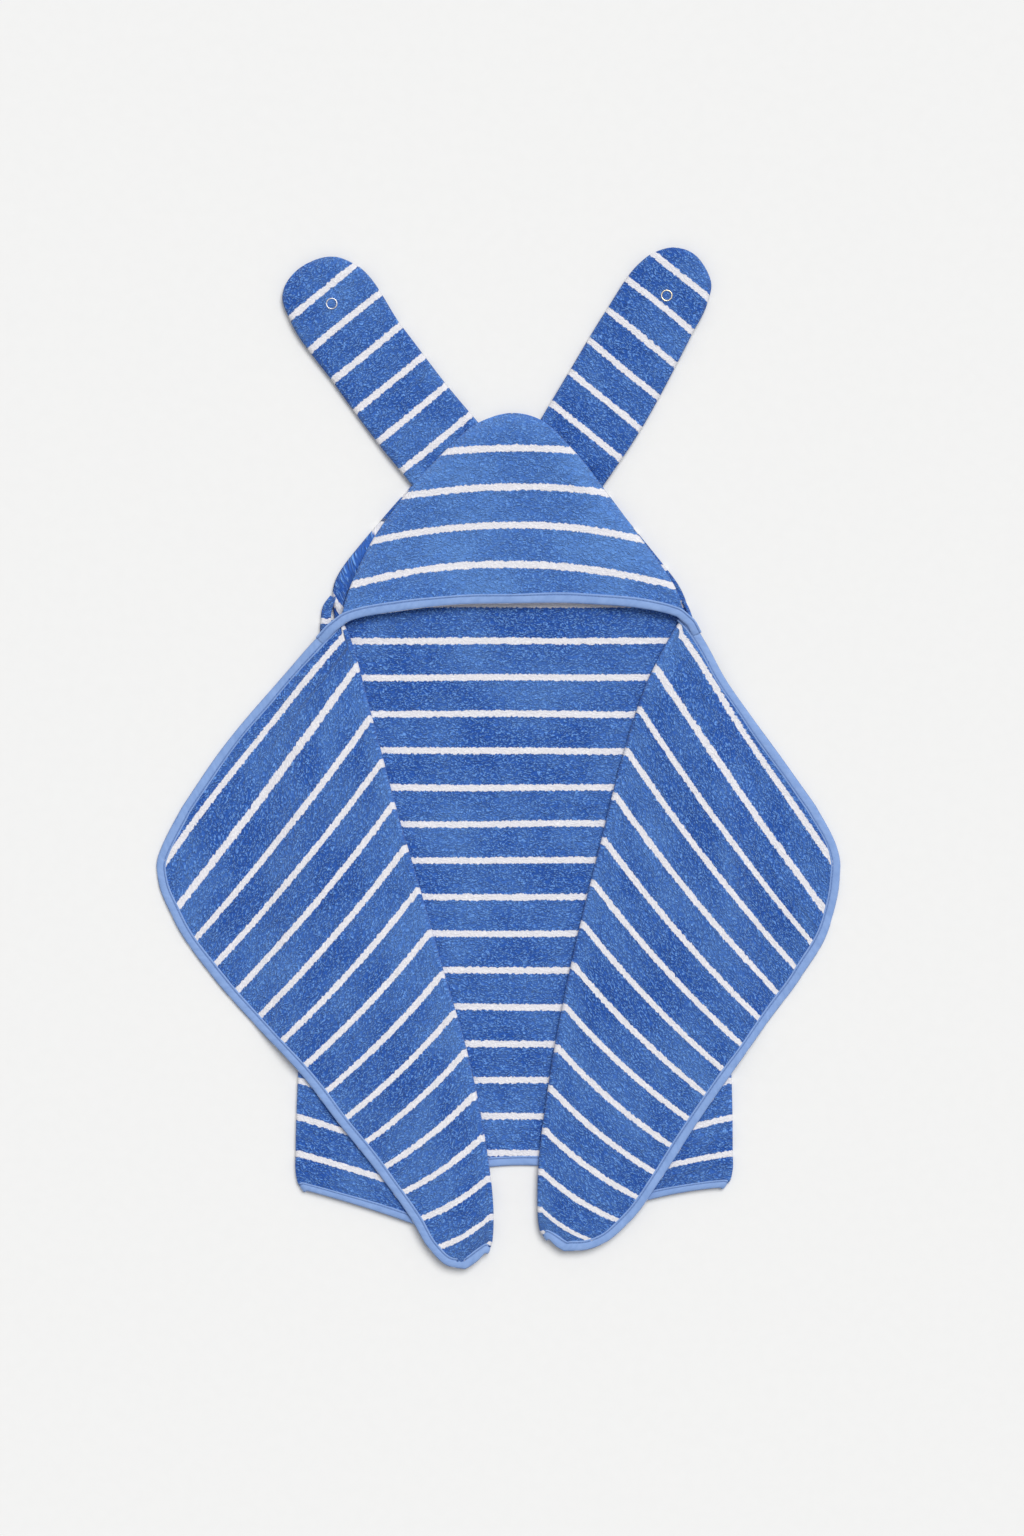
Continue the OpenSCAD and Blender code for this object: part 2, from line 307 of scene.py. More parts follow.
# place of the stitches: in from the tape's outer edge, and up from its middle
STITCH_IN = 7.3 * MM
STITCH_UP = 1.72 * MM


def stitches(name, path, inward, normal, steps, across, bodies):
    """Thread dashes in the groove beside the binding's ridge, on the top and bottom faces."""
    centres = np.arange(STITCH_GAP, steps[-1] - STITCH_GAP, STITCH_GAP)
    angles = np.linspace(0, 2 * np.pi, 6, endpoint=False)
    bead = [(-0.5, 0.35), (-0.3, 1.0), (0.3, 1.0), (0.5, 0.35)]
    points, faces, places = [], [], []

    def at(values, s):
        return np.stack([np.interp(s, steps, values[:, k]) for k in range(values.shape[1])], axis=-1)

    for side in (1, -1):
        for s in centres:
            first = len(points)
            for end, girth in bead:
                here = s + end * STITCH_LENGTH
                base = at(path, here)
                into = unit(at(inward, here))
                up = unit(at(normal, here))
                centre = base + into * STITCH_IN + up * side * STITCH_UP
                for a in angles:
                    offset = into * np.cos(a) + up * np.sin(a)
                    points.append(centre + STITCH_R * girth * offset)
                    if across is not None:
                        places.append(np.interp(here, steps, across))
            ring = len(angles)
            for r in range(len(bead) - 1):
                for k in range(ring):
                    a = first + r * ring + k
                    b = first + r * ring + (k + 1) % ring
                    faces.append([a, b, b + ring, a + ring])
            faces.append([first + k for k in range(ring)][::-1])
            last = first + (len(bead) - 1) * ring
            faces.append([last + k for k in range(ring)])
    points = np.array(points)
    obj = new_mesh(name, points, faces, points.copy(), [THREAD])
    if bodies:
        laid_flat = np.zeros_like(points)
        laid_flat[:, 0] = places
        blend_laid_flat(obj, laid_flat, points)
    return obj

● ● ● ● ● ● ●

■ **Short exercise**: Give back the listing exactly, please, from its first line to the line containing "points, faces, places = [], [], []", inclusive, and nothing past that line.

■ **Final answer**:
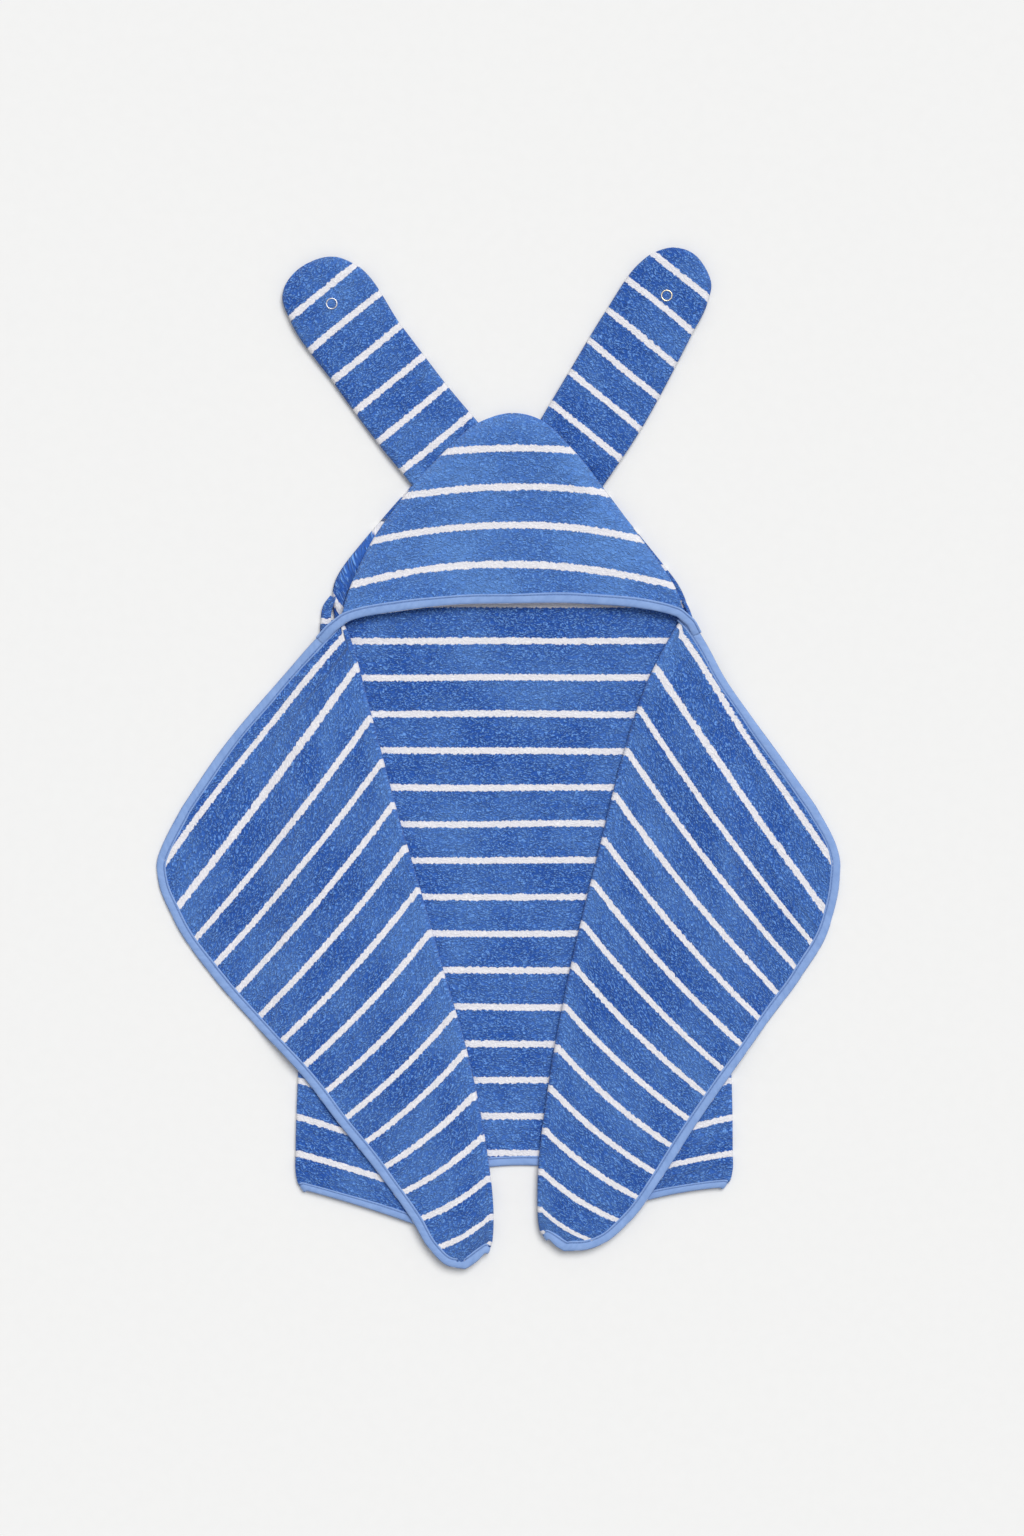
Continue the OpenSCAD and Blender code for this object: part 2, from line 307 of scene.py. More parts follow.
# place of the stitches: in from the tape's outer edge, and up from its middle
STITCH_IN = 7.3 * MM
STITCH_UP = 1.72 * MM


def stitches(name, path, inward, normal, steps, across, bodies):
    """Thread dashes in the groove beside the binding's ridge, on the top and bottom faces."""
    centres = np.arange(STITCH_GAP, steps[-1] - STITCH_GAP, STITCH_GAP)
    angles = np.linspace(0, 2 * np.pi, 6, endpoint=False)
    bead = [(-0.5, 0.35), (-0.3, 1.0), (0.3, 1.0), (0.5, 0.35)]
    points, faces, places = [], [], []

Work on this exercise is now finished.